Many retailers have been soliciting feedback in person and online as they try to improve the overall shopping experience, after the deep discounts of 2008 left them walking a tightrope with consumers. While desperate to win back customers, the stores are also trying to persuade them not to expect such big sales this year.
“Every customer is valuable,” said Ron Frasch, the chief merchant of Saks Fifth Avenue, “and they’re even more valuable today because there are fewer of them.”
But stores have a long way to go. Recent surveys from several research firms show that consumers continue to rate fashion retailers poorly on customer service.
“Retailers are notoriously bad at understanding what the consumer wants,” said Robert K. Passikoff, the president of Brand Keys, a market research company based in New York. “They’ve learned they have to execute better inventory control, but it’s still a ‘We’ll put it out and they’ll buy it’ mentality.”
A report entitled the Retail Service Quality Index, released Dec. 1, rated the service in luxury stores like Nordstrom, Bergdorf and Saks as no better than what was found in home improvement stores like Lowe’s and Ace Hardware. Rick Miller, a consulting analyst with the Salt & Pepper Group in Boston, who studied service at 50 chains over four months this year to produce that index, said it was clear that luxury stores were trying harder, but that too often sales associates did not recognize customers who needed help, or the associates could not provide useful information.
“Retailers are very good at the sales transaction,” Miller said, “but they are not very good at building sales relationships. If I am not going to get service that is any different walking into Wal-Mart as walking into Nordstrom, why would I go to Nordstrom?”
Still, stores are trying. At Macy’s, where the sales floor at this time of year looks something like a commodities exchange, executives recognized that people seeking to return an unwanted gift — an ugly wallet, a goofy sweater — do not want to offend the gift-giver by asking for the receipt, and are frustrated that without one, many stores refund only the lowest price of the sale season. So Macy’s associates recently began affixing a small return sticker to each purchase, with a bar code that tells the amount that was paid.
Lord & Taylor has been coaching sales people to be less intimidating. When approaching a customer, they are not to ask, “May I help you?” Instead, they might remark on what the customer is looking at, saying something like: “That’s a great sweater. By the way, we have it in three additional colors.” Brendan L. Hoffman, the chief executive of Lord & Taylor, said that the company also tried to offset the impact of fewer full-time sales people by hiring more seasonal help this month and training those employees more rigorously.
“As the business gets more challenging, customer service is one of the first places we’re going to look to improve,” Hoffman said. “It’s kind of like mom and apple pie.”

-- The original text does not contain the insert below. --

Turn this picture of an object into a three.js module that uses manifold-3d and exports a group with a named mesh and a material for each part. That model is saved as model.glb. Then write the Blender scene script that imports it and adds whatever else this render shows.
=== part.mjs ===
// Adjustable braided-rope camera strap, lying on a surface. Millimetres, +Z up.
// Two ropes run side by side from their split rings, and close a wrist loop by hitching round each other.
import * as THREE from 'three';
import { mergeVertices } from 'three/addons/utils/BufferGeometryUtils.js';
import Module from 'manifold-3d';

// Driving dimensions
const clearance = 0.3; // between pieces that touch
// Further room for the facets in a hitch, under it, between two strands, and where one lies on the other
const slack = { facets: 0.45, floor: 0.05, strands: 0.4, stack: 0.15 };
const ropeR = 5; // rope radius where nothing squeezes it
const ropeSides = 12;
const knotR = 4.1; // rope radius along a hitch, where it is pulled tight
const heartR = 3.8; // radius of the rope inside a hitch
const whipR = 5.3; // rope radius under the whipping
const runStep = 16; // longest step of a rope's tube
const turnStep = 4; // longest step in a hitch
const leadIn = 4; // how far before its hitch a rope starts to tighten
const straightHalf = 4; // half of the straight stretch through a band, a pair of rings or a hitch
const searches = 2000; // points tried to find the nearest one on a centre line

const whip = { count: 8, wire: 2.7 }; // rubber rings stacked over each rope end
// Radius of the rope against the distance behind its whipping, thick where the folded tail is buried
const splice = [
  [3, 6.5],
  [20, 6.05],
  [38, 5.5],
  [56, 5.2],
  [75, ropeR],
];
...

Retailers have also augmented their customer loyalty programs, in which they offer points for purchases that later can translate into gift cards or extra discounts. Bergdorf sent out US$100 gift cards, no strings attached, to some of its best customers this fall. But less-frequent shoppers, too, are finding that the symbolic velvet ropes of Madison Avenue have fallen, even at Hermes, one of the most prestigious brands in luxury fashion and, as such, one that previously could afford to tell customers they had to join a waiting list if they wanted to buy a certain purse.
“That’s the kind of store where they really don’t care if they don’t have what you are looking for,” said Jody Black, a Manhattan mother of three. “You walk in there and you don’t even know it’s a recession.”

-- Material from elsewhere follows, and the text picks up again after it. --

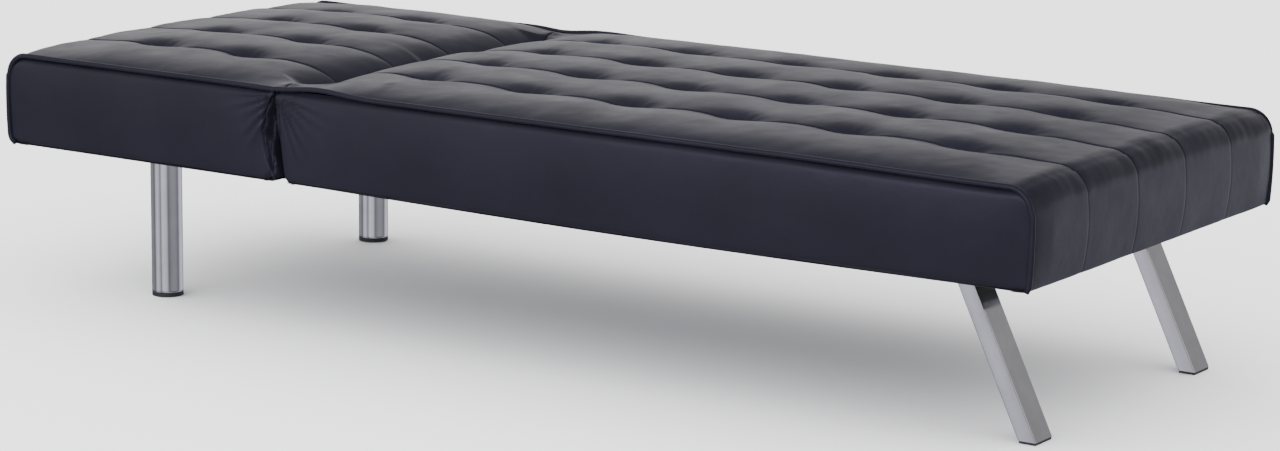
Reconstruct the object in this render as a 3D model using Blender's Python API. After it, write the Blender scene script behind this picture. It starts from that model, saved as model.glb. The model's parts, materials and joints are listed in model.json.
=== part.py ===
"""Convertible futon sofa bed, lying flat: a long seat section and a short back
section joined by a ratchet hinge on each side, on chromed steel legs.

Metres, +Z up. The origin is on the floor at the middle of the footprint. +X runs
along the length to the foot end and -Y is the near side. The right side is -Y.
"""
from math import asin, cos, hypot, pi, radians, sin, tan

import bmesh
import bpy
from mathutils import Matrix, Vector

# overall sizes
LENGTH = 1.830
WIDTH = 0.760
UNDERSIDE_HEIGHT = 0.236      # floor to the underside of both sections
SIDE_PANEL_HEIGHT = 0.143     # underside to the piping line
PAD_CROWN = 0.015             # pad surface above the piping line
BACK_LENGTH = 0.5475          # head end panel to the hinge

# upholstery
COVER_THICKNESS = 0.002
END_CORNER_RADIUS = 0.034
HINGE_CORNER_RADIUS = 0.042
SIDE_CHAMFER = 0.007          # seat for the piping along each side panel
CROWN_START = 0.030           # from the side panel, where most of the crown is reached
CROWN_SHARE = 0.7             # of the crown, reached where it starts
CROWN_END = 0.075             # from the side panel, where the pad is flat
PIPING_RADIUS = 0.004
HINGE_GAP_TOP = 0.002         # between the two sections at the pivot
HINGE_GAP_BOTTOM = 0.022      # between the two sections at the underside
SLOT_SHARE = 0.7              # of the hinge corner, left open for the hinge plates
GUSSET_THICKNESS = 0.0016
GUSSET_HEM_HEIGHT = 0.006     # from the underside up to the gusset's hem
DUST_COVER_THICKNESS = 0.001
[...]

So, when she was looking for a handbag at the Hermes store on Madison Avenue in November, Black was pleasantly surprised when a saleswoman tracked down the exact bag at another store in Texas and had it shipped to New York. When it arrived, Black realized it was a little too big for her taste, so the saleswoman found her another one in California. It was just right. And when Black happened to go back to the store last week, she said, there was yet another surprise.
“The same saleswoman came right over and asked, ‘How are you enjoying the bag?’” she said. “I was totally impressed.”